J'ai rencontré ORLAN artiste multimedia, qui utilise la vidéo, la photographie numérique, la chirurgie, et son corps est devenu le lieu de production et d’exploitation de ses interventions artistiques, inspirées de l’iconographie baroque, gréco-latine et précolombienne. Le philosophe Michel Onfray définit l’esthétique cynique et il prend ORLAN comme porte drapeau avec l’artiste Matthew Barney, je cite : « …contre le conceptualisme pur, revenir immanence avec la construction d’un corps selon son vouloir ; contre la célébration de l’idéal platonicien, déchristianiser la chair par un usage démiurgique de la chirurgie : contre l’égotisme autiste, proposer une réflexion sur les conditions de fabrication d’une identité ; contre le sérieux tragique, mettre en scène une ironie froide et spectaculaire ; contre la fétichisation de la marchandise, produire le percept invendable ; […] contre l’indigence de l’objet trivial, voire kitsch, travailler sur sa propre existence. Ou comment réconcilier l’éthique et l’esthétique… De quoi aborder un XXIème siècle qui sera celui de l’antinature », on retrouve bien ici le travail d’Orlan, et on pourrait ouvrir un autre débat. Soulignons encore la conscience critique qui me semble être un des noeuds du travail d’Orlan : critique de l’art institutionnel, critique des normes culturelles et autres canons, critique de soi aussi, dans un mouvement de transformation décidée et assumée, dans « l’invention de soi » véritablement singulière, libre et oh combien artistique !

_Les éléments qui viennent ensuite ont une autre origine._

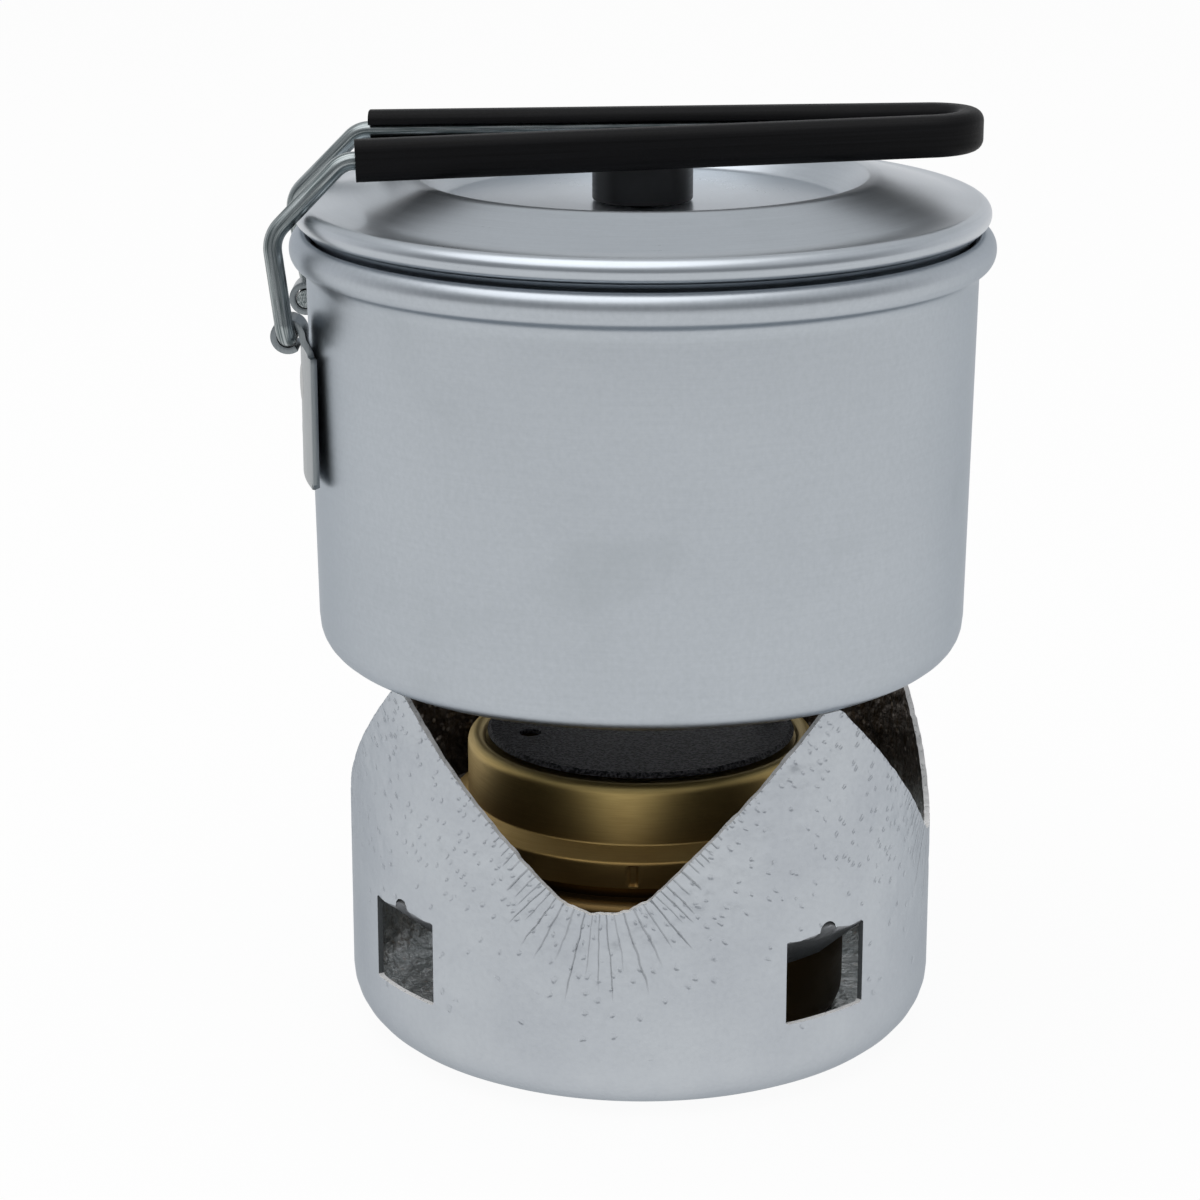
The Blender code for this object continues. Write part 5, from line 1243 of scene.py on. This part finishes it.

« Je suis ORLAN, entre autres, et dans la mesure du possible » affirme ORLAN au seuil de ces cinq entretiens. Elle qui se présente comme «UN femme et UNE homme» pose son identité comme mutante. Mixte. Hybridée. Iconoclaste. Avec humour, toujours. Métamorphose du corps, du visage, de soi. Comme on le découvre au fil de ces entretiens, métamorphose et hybridation sont les paradigmes d’ORLAN. D’emblée, elle impose l’art comme subversion des pressions sociales, religieuses qui font violence au corps, en particulier celui de la femme. Alors ORLAN s’accouche d’elle-m’aime. Et elle investit la totalité des champs artistiques : séries photographiques, mode, sculpture, peinture, vidéo, film, et dès le début, l’art de la performance, toujours renouvelé. http://www.orlan.eu/
J'ai voulu dans ce texte sans doute un peu long mettre face à face le corps objet, le corps politique et le corps oeuvre d'art. Trois chemins différents mais qui se retrouvent dans une sorte de refus d'un parcours tracé par avance. Refus d'un chemin tracé par la nature? La religion? Une famille? Les parents? Un pouvoir? Le père pour Nabilla?

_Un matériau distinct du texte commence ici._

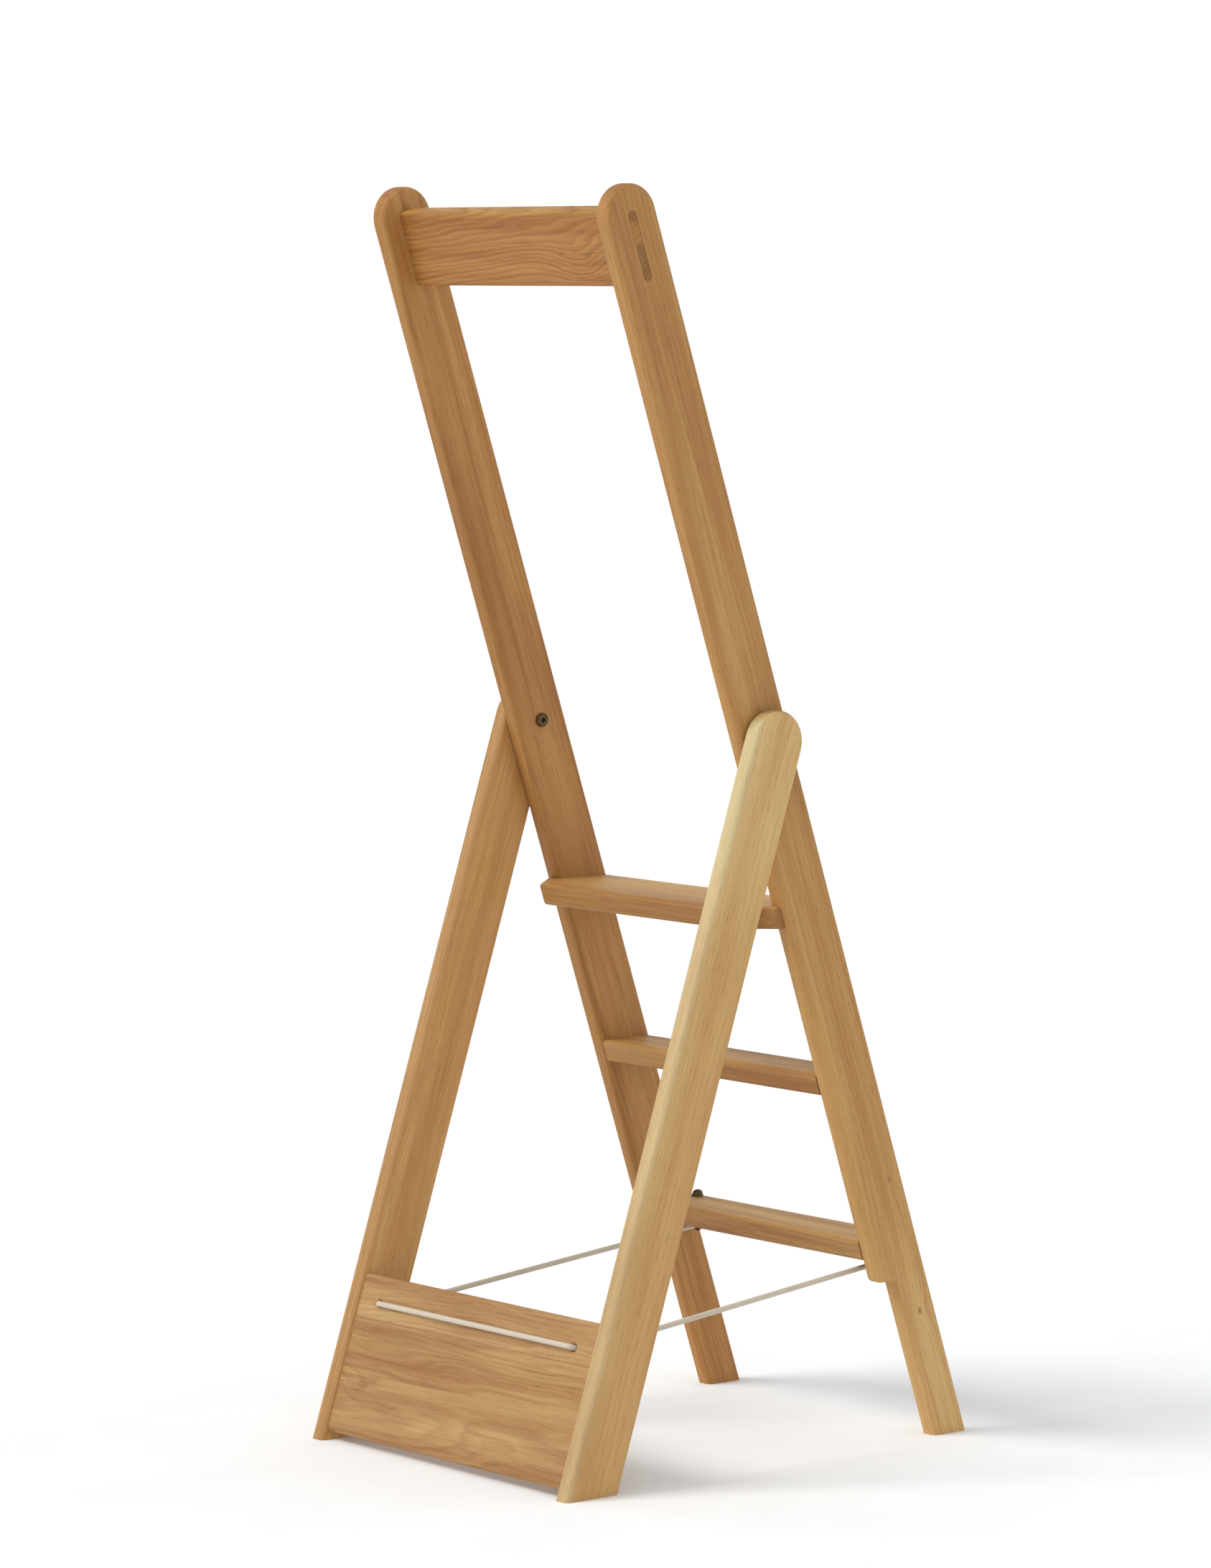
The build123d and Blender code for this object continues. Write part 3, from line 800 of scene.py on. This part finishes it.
# Shares of the nut's radius: at its foot, on its collar's upper edge, and at the foot and top of its wall
NUT_FOOT_WIDTH = 0.97
NUT_EDGE_WIDTH = 0.96
NUT_WALL_WIDTH = 0.88
NUT_DOME_WIDTH = 0.87
DOME_STEPS = 10
DOME_TIP = 0.00002  # radius

EYE_NECK_RADIUS = 0.0022
EYE_NECK_TAPER = 0.0002
EYE_NECK_START = 0.0006
EYE_COLLAR_RADIUS = 0.0040
EYE_COLLAR_THICK = 0.0009
EYE_COLLAR_EDGE = 0.0001
EYE_SHANK_RADIUS = 0.0025

STOP_RADIUS = 0.0055
STOP_BORE = 0.0031
STOP_MOUTH = 0.80  # the radius next to both ends, as a share of the full one
STOP_STEPS = 40
STOP_CRIMPS = 1.5  # waves of crimping along the sleeve
STOP_CRIMP_DEPTH = 0.0009
STOP_SHOULDER_DEPTH = 0.0013
STOP_SHOULDER_POWER = 9  # how late the ends start to round

TENON_LONG = 0.074
TENON_THICK = 0.010
TENON_ABOVE_PIVOT = 0.540
TENON_LINE_INWARD = 0.0002  # how much smaller and larger than the tenon the two edges of its line are
TENON_LINE_OUTWARD = 0.0007
TENON_LINE_PROUD = 0.00008


def dome_profile(start, width, height):
    """A quarter round of (distance along, radius) points that closes a domed end."""
    points = []
    for step in range(1, DOME_STEPS + 1):
        angle = math.pi / 2 * step / DOME_STEPS
        points.append((start + height * math.sin(angle), max(width * math.cos(angle), DOME_TIP)))
    return points


def build_nut(side, metal):
    """A domed nut on a thin collar, on top of the bottom tread."""
    low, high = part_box(f"cord_eye_nut_{side}")
    base = Vector(((low.x + high.x) / 2, (low.y + high.y) / 2, low.z))
    radius = (high.x - low.x) / 2
    tall = high.z - low.z
    collar = NUT_COLLAR * tall
    wall = NUT_WALL * tall
    profile = [
        (0.0, NUT_FOOT_WIDTH * radius),
        (EDGE, radius),
        (collar - EDGE, radius),
        (collar, NUT_EDGE_WIDTH * radius),
        (collar, NUT_WALL_WIDTH * radius),
        (wall, NUT_DOME_WIDTH * radius),
    ]
    profile += dome_profile(wall, NUT_DOME_WIDTH * radius, tall - wall)
    nut = add_mesh(f"eye_nut_{side}", *lathe(profile, base, UP), metal)
    finish_piece(nut, "climbing_frame", "dark_bronze", f"cord_eye_nut_{side}")


def build_eye(side, sign, metal):
    """A forged eye: its ring, a tapered neck, a collar against the tread and the shank in the tread."""
    centre = eye_centre(sign)
    vertices, faces = torus(centre, EYE_RING_RADIUS, EYE_WIRE_RADIUS)
    foot = centre + UP * EYE_RING_RADIUS
    tread_low, tread_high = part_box("bottom_tread")
    under = tread_low.z - foot.z
    top = tread_high.z - foot.z
    collar = under - EYE_COLLAR_THICK
    profile = [
        (0.0, EYE_NECK_RADIUS - EYE_NECK_TAPER),
        (EYE_NECK_START, EYE_NECK_RADIUS),
        (collar - EYE_COLLAR_EDGE, EYE_NECK_RADIUS + EYE_NECK_TAPER),
        (collar, EYE_COLLAR_RADIUS),
        (under - EYE_COLLAR_EDGE, EYE_COLLAR_RADIUS),
        (under - EYE_COLLAR_EDGE, EYE_SHANK_RADIUS),
        (top, EYE_SHANK_RADIUS),
    ]
    neck, neck_faces = lathe(profile, foot, UP, steps=28)
    faces += [tuple(index + len(vertices) for index in face) for face in neck_faces]
    eye = add_mesh(f"eye_bolt_{side}", vertices + neck, faces, metal)
    finish_piece(eye, "climbing_frame", "dark_bronze", f"cord_eye_{side}")


def build_stop(side, sign, metal):
    """A sleeve on the cord's end, crimped a third of the way along and at its outer end."""
    _, eye, ahead = side_span_ends(sign)
    profile = [(0.0, STOP_BORE), (EDGE, STOP_MOUTH * STOP_RADIUS)]
    for step in range(1, STOP_STEPS):
        share = step / STOP_STEPS
        crimp = max(math.sin(2 * math.pi * share * STOP_CRIMPS - math.pi / 2), 0.0) ** 2
        shoulder = abs(2 * share - 1) ** STOP_SHOULDER_POWER
        radius = STOP_RADIUS - STOP_CRIMP_DEPTH * crimp - STOP_SHOULDER_DEPTH * shoulder
        profile.append((STOP_LONG * share, radius))
    profile += [(STOP_LONG - EDGE, STOP_MOUTH * STOP_RADIUS), (STOP_LONG, STOP_BORE)]
    stop = add_mesh(f"crimped_stop_{side}", *lathe(profile, eye + ahead * STOP_START, ahead), metal)
    finish_piece(stop, "climbing_frame", "dark_bronze", f"cord_stop_{side}")


def slot_outline(grow, steps=12):
    """Points round the tenon's end, grown on all sides, as (across its width, along its length)."""
    radius = (TENON_THICK + grow) / 2
    straight = (TENON_LONG + grow) / 2 - radius
    points = []
    for centre, start in ((straight, 0.0), (-straight, math.pi)):
        for step in range(steps + 1):
            angle = start + math.pi * step / steps
            points.append((radius * math.cos(angle), centre + radius * math.sin(angle)))
    return points


def build_tenon_line(side, sign):
    """The dark line round a rail tenon's end, where it comes through the stile: a glue line with painted
    shadow of the joint's gap.
    """
    low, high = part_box("top_rail")
    face = Vector((sign * ((high.x - low.x) / 2 + TENON_LINE_PROUD), 0, 0))
    turn = Matrix.Rotation(-LEAN, 3, "X")
    inner = slot_outline(-TENON_LINE_INWARD)
    outer = slot_outline(TENON_LINE_OUTWARD)
    vertices = []
    for across, along in inner + outer:
        vertices.append(PIVOT + face + turn @ Vector((0, across, TENON_ABOVE_PIVOT + along)))
    count = len(inner)
    faces = []
    for index in range(count):
        after = (index + 1) % count
        ring = (index, after, after + count, index + count)
        faces.append(ring if sign > 0 else tuple(reversed(ring)))
    line = add_mesh(f"tenon_line_{side}", vertices, faces, tenon_line_material(side), smooth=False)
    finish_piece(line, "climbing_frame", "oak")


def build_fittings():
    """Every metal piece, and the plain CAD ones' better materials."""
    metal = bronze()
    steel = turned_metal("Zinc steel", ZINC_GREY, rough=0.34)
    brass = turned_metal("Machined brass", BRASS_YELLOW, rough=0.30)
    for side, sign in SIDES.items():
        build_nut(side, metal)
        build_eye(side, sign, metal)
        build_stop(side, sign, metal)
        build_tenon_line(side, sign)
        paint(f"pivot_bolt_{side}", metal)
        paint(f"pivot_washer_{side}", steel)
        paint(f"pivot_sleeve_{side}", steel)
        paint(f"pivot_bush_{side}", brass)


# ---------------------------------------------------------------- the studio

FLOOR_HALF = 60.0

HORIZON_LIGHT = 1.05
HORIZON_TOP = 0.12  # sine of the height where the bright band starts to fade
HORIZON_FADE = 2.5  # it has faded out at this many times that height
SKY_LIGHT = 0.74
SKY_COLOUR = (0.968, 0.994, 1.01, 1)

SUN_LIGHT = 1.55
SUN_COLOUR = (1.0, 0.98, 0.95)
SUN_SPREAD = math.radians(26)
SUN_FROM = Vector((0.25, 0.62, 0.74))

# Where the camera stands, where it looks and how long its lens is
CAMERA_AT = Vector((-4.874, 4.015, 1.266))
CAMERA_YAW = math.radians(50.905)  # from -Y round towards +X
CAMERA_PITCH = math.radians(-5.085)
CAMERA_ROLL = math.radians(-0.10)
LENS_MM = 136.57
SENSOR_MM = 36.0
CLIP_NEAR = 0.1
CLIP_FAR = 200.0


def build_floor():
    """A wide, pale floor under the feet."""
    half = FLOOR_HALF
    corners = [(-half, -half, 0), (half, -half, 0), (half, half, 0), (-half, half, 0)]
    add_mesh("studio_floor", corners, [(0, 1, 2, 3)], floor_material(), smooth=False)


def build_world():
    """White at the horizon, where the camera sees it, and a dimmer, even sky above."""
    world = bpy.data.worlds.new("Studio")
    world.use_nodes = True
    bpy.context.scene.world = world
    nodes = Nodes(world.node_tree)
    background = world.node_tree.nodes["Background"]
    direction = nodes.add("ShaderNodeTexCoord").outputs["Generated"]
    height = nodes.split(direction)["Z"]
    fade_end = HORIZON_FADE * HORIZON_TOP
    strength = nodes.range(height, HORIZON_TOP, fade_end, HORIZON_LIGHT, SKY_LIGHT, smooth=True)
    nodes.set(background.inputs["Strength"], strength)
    nodes.set(background.inputs["Color"], SKY_COLOUR)


def build_sun():
    """One large, soft light high behind the support frame."""
    data = bpy.data.lights.new("Key", "SUN")
    data.energy = SUN_LIGHT
    data.angle = SUN_SPREAD
    data.color = SUN_COLOUR
    sun = bpy.data.objects.new("Key", data)
    sun.rotation_euler = SUN_FROM.to_track_quat("Z", "Y").to_euler()
    bpy.context.scene.collection.objects.link(sun)


def build_camera():
    """A long lens at the object's usual three-quarter view."""
    level = math.cos(CAMERA_PITCH)
    ahead = Vector((level * math.sin(CAMERA_YAW), -level * math.cos(CAMERA_YAW), math.sin(CAMERA_PITCH)))
    data = bpy.data.cameras.new("Camera")
    data.lens = LENS_MM
    data.sensor_width = SENSOR_MM
    data.clip_start = CLIP_NEAR
    data.clip_end = CLIP_FAR
    camera = bpy.data.objects.new("Camera", data)
    camera.location = CAMERA_AT
    turn = ahead.to_track_quat("-Z", "Y") @ Euler((0, 0, CAMERA_ROLL)).to_quaternion()
    camera.rotation_euler = turn.to_euler()
    bpy.context.scene.collection.objects.link(camera)
    bpy.context.scene.camera = camera


build_camera()
build_cord()
paint_stiles()
paint_legs()
paint_rail()
paint_treads()
paint_board()
paint_loose_tenons()
build_fittings()
build_floor()
build_world()
build_sun()
bpy.context.scene.view_settings.view_transform = "Standard"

Quand j'avais rédigé ce texte la route de Nabilla semblait petit à petit se transformer...En Avril 2013 elle déclare "Tout le monde me connaît pour mon corps. Maintenant je veux montrer autre chose ". Mais en ce début Novembre 2014 elle se retrouve en garde vue après avoir peut-être poignardé son compagnon Thomas...La symbolique caché du meurtre du père?